Antes era un día brillante y festivo, lleno de recepciones, entregas de banderas, desfiles marciales y solemnes declaraciones al que todos acudían bajo el reconocimiento unánime del logro de la concordia. Se compartiera más o menos el oropel, la pompa y el boato. Se reivindicaba con orgullo la marca España. Ahora, pandemia al margen, llega el día de la Constitución como jornada de nublados y quebrantos, de tribulación, sombras e incertidumbres, de cuestionamientos y divisiones. Incluso muchos critican sus contenidos pese a alumbrar el mayor periodo de esplendor y progreso de nuestra historia reciente, y de que la refrendó un parlamento democrático y un referéndum libre con unas mayorías abrumadoras, en un proceso que sirvió de ejemplo en todo el mundo. Hoy, más que desde una exigencia de la sociedad civil, desde el frentismo de los partidos políticos y la insensatez de algunos dirigentes se ataca la soberanía popular, la monarquía parlamentaria, el régimen de las autonomías, la lengua común, la integridad territorial o la independencia del poder judicial. Y se pastelea, por decirlo sin acritud, a cambio de un puñado de votos de nacionalismos insaciables, con la libertad, la justicia, la igualdad y el pluralismo como valores fundamentales del Ordenamiento Jurídico, que son los pilares del Estado de Derecho.

Para los discípulos del positivismo de Kelsen, la Constitución es la norma fundante y suprema del Estado, aunque como obra humana sea mejorable. Me pregunto por qué tenemos que estar replanteando nuestro marco de convivencia cada pocos años y si hoy se dan los consensos imprescindibles para hacerlo. Y si a toda costa, aún por la puerta de atrás de normas inferiores y sin consenso, queremos invertir o pervertir dicha norma. La Constitución norteamericana, con sus 27 enmiendas, es del año 1787. La francesa tiene 20 años más que la nuestra y la italiana o la alemana son de tres décadas anteriores.
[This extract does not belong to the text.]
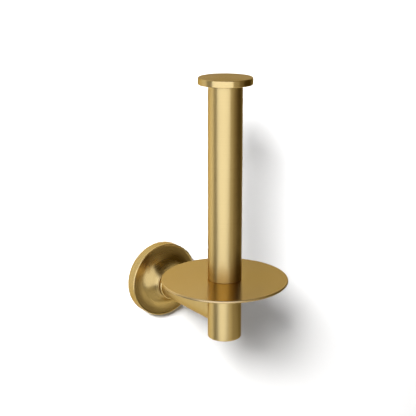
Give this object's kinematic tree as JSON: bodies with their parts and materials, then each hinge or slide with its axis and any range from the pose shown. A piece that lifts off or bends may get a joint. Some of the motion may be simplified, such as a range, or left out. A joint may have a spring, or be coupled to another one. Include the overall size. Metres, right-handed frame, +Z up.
{
  "type": "toilet paper holder",
  "caption": "Wall-mounted upright toilet paper holder: a capped post and round tray on an arm from a bell-shaped flange.",
  "frame": {"origin": "centre of the wall bracket's back face, which lies on the wall together with the flange's rim", "axes": "+Z up along the post, +Y into the wall, -Y out into the room along the arm, +X to the right of someone facing the wall"},
  "size_m": [0.0826, 0.1198, 0.1802],
  "materials": {
    "brushed_brass": "satin brushed, lacquered",
    "bare_brass": "machined, unpolished",
    "zinc_plate": "zinc plated",
    "steel_hardware": "plain stainless",
    "dark_steel": "black oxide",
    "nylon": "natural nylon"
  },
  "bodies": {
    "root": {"wall_bracket": "zinc_plate", "flange": "brushed_brass", "flange_set_screw": "dark_steel", "arm_plain_washer": "steel_hardware", "arm_spring_washer": "steel_hardware", "arm_bolt": "steel_hardware", "neck_ring": "brushed_brass", "arm_base_insert": "bare_brass", "arm_tube": "brushed_brass", "arm_end_insert": "bare_brass", "arm_stud": "steel_hardware", "barrel": "brushed_brass", "post_stud": "steel_hardware", "tray_lower_washer": "nylon", "tray": "brushed_brass", "tray_upper_washer": "nylon", "post_tube": "brushed_brass", "tube_lower_insert": "bare_brass", "tube_upper_insert": "bare_brass", "cap_stud": "steel_hardware", "cap": "brushed_brass"}
  },
  "joints": []
}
Tenemos una Constitución social, que pone en el centro la dignidad de la persona humana y los derechos fundamentales de los individuos junto con un extenso catálogo de libertades. Pero la Constitución no solo es una norma, sino un marco de entendimiento, un estilo de concordia, un espíritu de convivencia fruto de lo que conocemos como la etapa de la transición política en nuestro país, la suma de voluntades de generaciones dispares al fín encontradas. ¿Vamos a dilapidar toda esa riqueza como hijos malcriados e irresponsables?

La Covid Constitución pretende el reemplazo de la Constitución de la Concordia. En su escenario perfecto de Estado de Alarma, con el atrezo de una crisis que nos arrastra más que a otros, y con unos actores secundarios que, desde la tribuna del parlamento, proclaman sin rubor que España les importa un pimiento, reforzados en su papel de socios imprescindibles para la gobernabilidad de un Estado al que no quieren. No se puede pactar un proyecto de país con quienes no creen en el país como proyecto, en palabras del expresidente Felipe González. No me gusta esta, mal llamada, nueva normalidad.

Nosotros el Pueblo, únicos protagonistas y dueños de nuestra historia, proclamamos que todas las personas somos por naturaleza libres, independientes e iguales en dignidad, y tenemos derechos innatos que ningún estado ni poder puede desposeer, que la soberanía reside en el conjunto del pueblo del que emanan todos los poderes del Estado.

Que nadie nos envenene ni nos arrebate nuestro deseo de convivir en una concordia fundamentada en aquéllos pilares que la Constitución reconoce y ampara.